Now then, your two sons born to you in Egypt before I came to you here will be reckoned as mine; Ephraim and Manasseh will be mine, just as Reuben and Simeon are mine (48:5). Ya’akov replaced Reuben and Simeon, who were the first sons born by Leah, with Ephraim and Manasseh. It is obvious that Joseph had brought up his sons to fear God. For although they were highly favored because of their father’s position, when Jacob adopted them, they made the same decision as Moses did, to give up the riches of Egypt for the people of God.

There are only two spiritual families in the world. There is the family of God and the family of Satan. No one is born into the family of God; the only way you can get into His family is to be adopted. When did this adoption take place? On God’s part it took place in all eternity past: For God the Father chose us in Christ before the creation of the world to be holy and blameless in His sight. In love, God predestined us to be adopted as His sons and daughters through Yeshua the Messiah (Ephesians 1:4-5a). However, on our part, it took place at the moment of faith in Christ: Yet to all who received Him, to those who believed in His name, He gave the right to become the children of God - children born not of natural descent, nor of human decision or a husband’s will, but born of God (John 1:12-13).

When parents adopt a child today, they choose a boy or a girl that they want to adopt into their family. It takes a great deal of planning and preparation. This child, apart from his or her adoption, may have an extremely bleak future. The child might spend most of his or her life without siblings or parents. But when adopted, everything that is true of the parents is true of the adopted child. In other words, the adopted child has all the rights and privileges of the family. And although the parents might be disappointed or even angry with the child for a time, he or she is still their child. No one is unadopted. This is also true of God’s family. When we are adopted, we are transformed from slavery to children of the King, from being completely cursed, to utter consolation.

As we saw in the case of Esau and Jacob, it was customary that the oldest son receive a double portion of the inheritance, but the father, as head of the family, could alter this arrangement if the situation, in his opinion, needed to be changed. Jacob, therefore, was perfectly within his rights to transfer the birthright from Reuben to Joseph.
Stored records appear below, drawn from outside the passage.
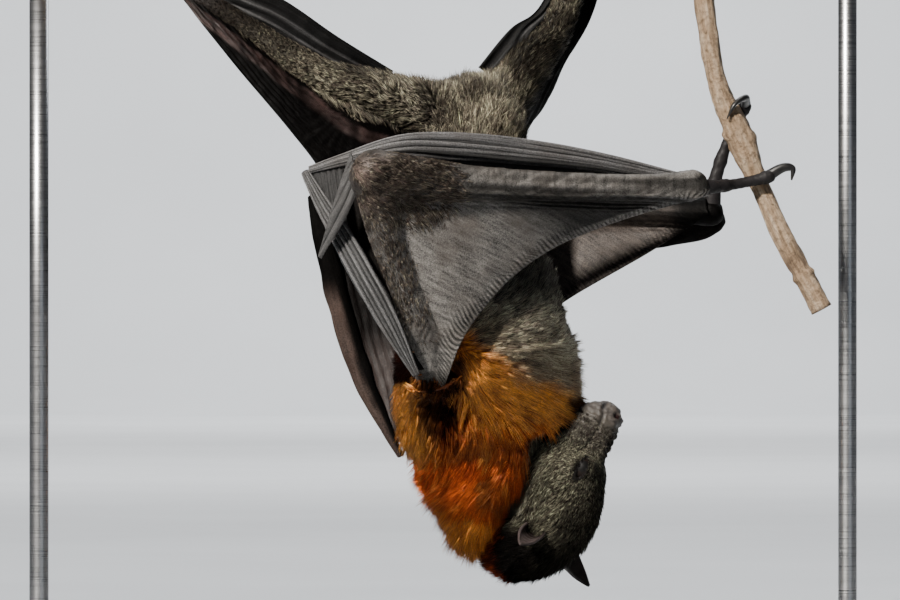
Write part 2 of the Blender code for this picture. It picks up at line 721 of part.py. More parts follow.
def stand_rod(side, sign):
    """A turned rod: a flat foot, and a shaft that ends in a hole in the perch's underside."""
    hold = rod_top(sign)
    bottom = BASE_SIZE[2] * MM + GAP
    profile = [
        (0, bottom),
        (ROD_FOOT_RADIUS * MM, bottom),
        (ROD_FOOT_RADIUS * MM, bottom + ROD_FOOT_HEIGHT * 0.6 * MM),
        (ROD_FOOT_RADIUS * 0.85 * MM, bottom + ROD_FOOT_HEIGHT * MM),
        (ROD_RADIUS * MM, bottom + (ROD_FOOT_HEIGHT + 1) * MM),
        (ROD_RADIUS * MM, hold.z - ROD_TOP_BELOW_AXIS * MM),
        (0, hold.z - ROD_TOP_BELOW_AXIS * MM),
    ]
    made = bmesh.new()
    points = [made.verts.new((x, 0, z)) for x, z in profile]
    edges = [made.edges.new(pair) for pair in zip(points, points[1:])]
    turn = {"cent": (0, 0, 0), "axis": (0, 0, 1), "angle": 2 * math.pi, "steps": 12}
    bmesh.ops.spin(made, geom=points + edges, **turn)
    bmesh.ops.remove_doubles(made, verts=made.verts, dist=FINEST_STEP)
    bmesh.ops.recalc_face_normals(made, faces=made.faces)
    bmesh.ops.translate(made, verts=made.verts, vec=(hold.x, hold.y, 0))
    mesh = bpy.data.meshes.new("rod")
    made.to_mesh(mesh)
    made.free()
    return object_of(f"stand_rod_{side}", mesh)


def stand_base():
    made = bmesh.new()
    bmesh.ops.create_cube(made, size=1)
    size = Vector(BASE_SIZE) * MM
    bmesh.ops.scale(made, vec=size, verts=made.verts)
    bmesh.ops.translate(made, verts=made.verts, vec=(0, 0, size.z / 2))
    upright = [edge for edge in made.edges if abs(edge.verts[0].co.z - edge.verts[1].co.z) > size.z / 2]
    bmesh.ops.bevel(made, geom=upright, offset=12 * MM, segments=3, profile=0.5, affect="EDGES")
    rim = [
        edge
        for edge in made.edges
        if all(abs(vertex.co.z - size.z) < FINEST_STEP for vertex in edge.verts)
    ]
    bmesh.ops.bevel(made, geom=rim, offset=BASE_EDGE * MM, segments=1, profile=0.5, affect="EDGES")
    mesh = bpy.data.meshes.new("base")
    made.to_mesh(mesh)
    made.free()
    return object_of("stand_base", mesh)


# ---- build -------------------------------------------------------------------------------------------


def finish(obj, surface, sharp_angle=50):
    obj.data.materials.clear()
    obj.data.materials.append(surface)
    obj.data.shade_smooth()
    obj.data.set_sharp_from_angle(angle=math.radians(sharp_angle))


def build():
    clear_scene()
    grey = material("grey_fur", GREY_COAT, 0.9)
    rufous = material("rufous_fur", RUFOUS_COAT, 0.9)
    face = material("face_fur", DARK_COAT, 0.85)
    skin = material("bare_skin", BARE_SKIN, 0.55)
    membrane = material("wing_membrane", MEMBRANE, 0.5)
    horn = material("claw_horn", HORN, 0.3)
    eye_surface = material("eye", EYE, 0.08)
    bark = material("branch_bark", BARK, 0.85)
    paint = material("stand_base", BASE_STAIN, 0.45)
    steel = material("stand_steel", STEEL, 0.35, 1.0)

    body = body_whole()
    perch = perch_solid()
    twig = trimmed(twig_solid(), perch)
    rods = [stand_rod("left", -1), stand_rod("right", 1)]
    trimmed(perch, *rods)
    base = stand_base()

    head = trimmed(head_solid(), body)
    ears = [trimmed(ear("left", -1), head, body), trimmed(ear("right", 1), head, body)]
    eyes = [eye("left", -1), eye("right", 1)]
    trimmed(head, *eyes)

    feet = [foot("left", ANKLE_LEFT), foot("right", ANKLE_RIGHT)]
    for piece in feet:
        trimmed(piece, body, perch)
    left, right = wing("left", body), wing("right", body)
    for piece in (left[5], left[6]):
        trimmed(piece, feet[0])
    for piece in (right[5], right[6]):
        trimmed(piece, feet[1])
    folds = [*left_wing_folds(body, left), right_wing_fold(body, right)]
    pieces = parted(body)

    for name, obj in pieces.items():
        if name == "neck":
            surface = rufous
        elif "forearm" in name or "wrist" in name:
            surface = membrane
        else:
            surface = grey
        finish(obj, surface)
    finish(head, face)
    for obj in ears + feet:
        finish(obj, skin)
    for obj in eyes:
        finish(obj, eye_surface)
    for obj in left + right + folds:
        finish(obj, horn if "claw" in obj.name else membrane)
    for obj in (perch, twig):
        finish(obj, bark)
    for obj in rods:
        finish(obj, steel, 30)
    finish(base, paint, 30)


build()
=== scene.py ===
"""The looks of the hanging fruit bat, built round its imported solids.

Lengths are in millimetres, in the frame's own axes, and become metres where a mesh is made. +X runs from the
bat's back to its belly, -Y is the bat's left side, +Z is up, so the head is at the bottom. Routes that repeat
those of the solids keep their names. Shapes are points with faces, made by numpy, and the body's skin starts
from the flesh solids themselves.
"""
import math

import bpy
import numpy as np
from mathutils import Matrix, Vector
from mathutils.bvhtree import BVHTree
from mathutils.kdtree import KDTree


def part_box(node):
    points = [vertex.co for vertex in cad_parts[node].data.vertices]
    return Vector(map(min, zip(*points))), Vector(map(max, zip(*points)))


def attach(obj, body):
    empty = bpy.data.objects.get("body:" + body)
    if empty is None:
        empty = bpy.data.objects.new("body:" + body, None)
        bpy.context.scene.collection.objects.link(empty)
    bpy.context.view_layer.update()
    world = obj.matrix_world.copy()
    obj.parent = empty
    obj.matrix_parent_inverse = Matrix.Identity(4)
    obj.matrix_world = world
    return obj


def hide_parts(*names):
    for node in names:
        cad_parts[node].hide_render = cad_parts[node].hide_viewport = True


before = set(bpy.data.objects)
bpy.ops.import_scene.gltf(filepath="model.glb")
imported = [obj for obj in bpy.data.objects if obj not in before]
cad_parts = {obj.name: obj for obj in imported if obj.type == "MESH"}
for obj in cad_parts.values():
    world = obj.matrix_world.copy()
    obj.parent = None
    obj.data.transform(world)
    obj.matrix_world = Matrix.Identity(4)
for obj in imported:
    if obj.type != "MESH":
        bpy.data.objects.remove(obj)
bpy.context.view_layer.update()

MM = 0.001
rng = np.random.default_rng(11)


# ---- numbers -----------------------------------------------------------------------------------------


def unit(v):
    return v / np.maximum(np.linalg.norm(v, axis=-1, keepdims=True), 1e-9)


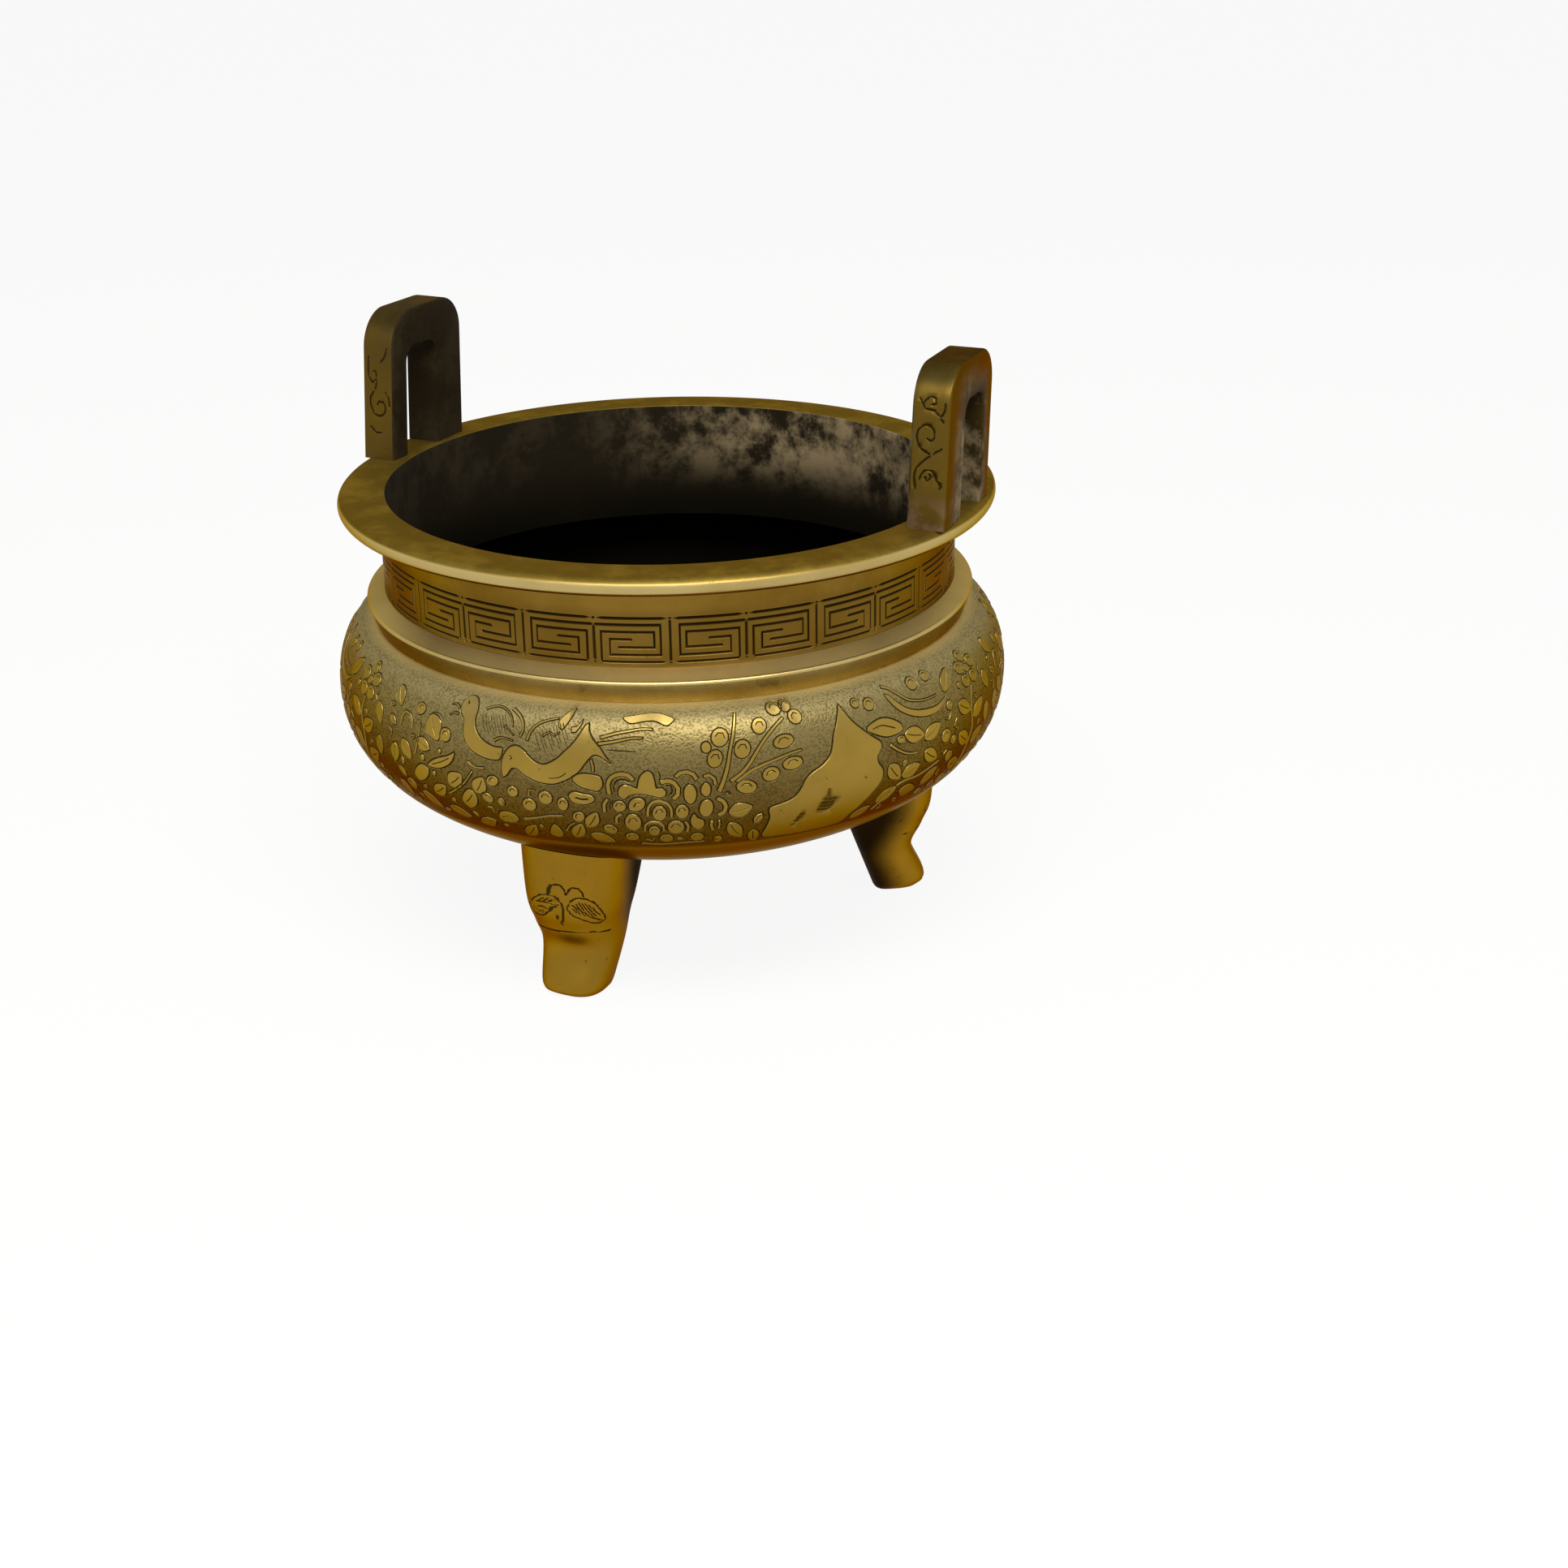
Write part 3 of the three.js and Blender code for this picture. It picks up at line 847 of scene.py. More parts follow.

Reuben was the first born, but when he defiled his father’s marriage bed with Bilhah, his rights as firstborn were given to the sons of Joseph, the son of Israel (First Chronicles 5:1). Ya’akov decided that the easiest way to do this was to give the double inheritance directly to Joseph’s two sons, rather than to Yosef himself. This he would do by adopting them as his own children, so that each would have equal status to Reuben and Simeon.744

Jacob explained to Yosef, “Any children born to you after them will be yours; in the territory they inherit they will be reckoned under the names of their brothers” (48:6). Legally, at that point, Ephraim and Manasseh were Jacob’s sons. If Joseph had any more sons, their inheritance would be from him, not Ya’akov. These other sons of Yosef are not mentioned anywhere in the Bible, but their descendants are included in the families of Ephraim and Manasseh in Numbers 26:28-37 and First Chronicles 7:14-29).745

In receiving the double portion and the birthright, Joseph was silent. There is no sense of appreciation here because he had probably already expressed his gratitude to his father earlier. More than likely, they had discussed this many times before. Whether Manasseh and Ephraim were also told, we do not know. But unlike Ya’akov, who had deceived his father to get the blessing, Yosef had left the future with ADONAI. He was very wise, for he did not have to manipulate or deceive his father to get the blessing.746

As Jacob was reminiscing on his deathbed, he remembered his first love Rachel and the place where he buried her. He said: As I was returning from Paddan Aram, to my sorrow Rachel died in the land of Canaan while we were still on the way, a little distance form Ephrath at Ramah (see Ij - The Birth of Benjamin ad the Death of Rachel). So I buried her there beside the road to Ephrath (48:7). Rachel died too soon, so there would be no more sons by her. But Ya’akov wanted to honor Rachel’s memory by placing Manasseh and Ephraim before Leah’s Reuben and Simeon. She would always be the love of his life, and he always knew that if it weren’t for the scheming of Laban, she would have been his only wife.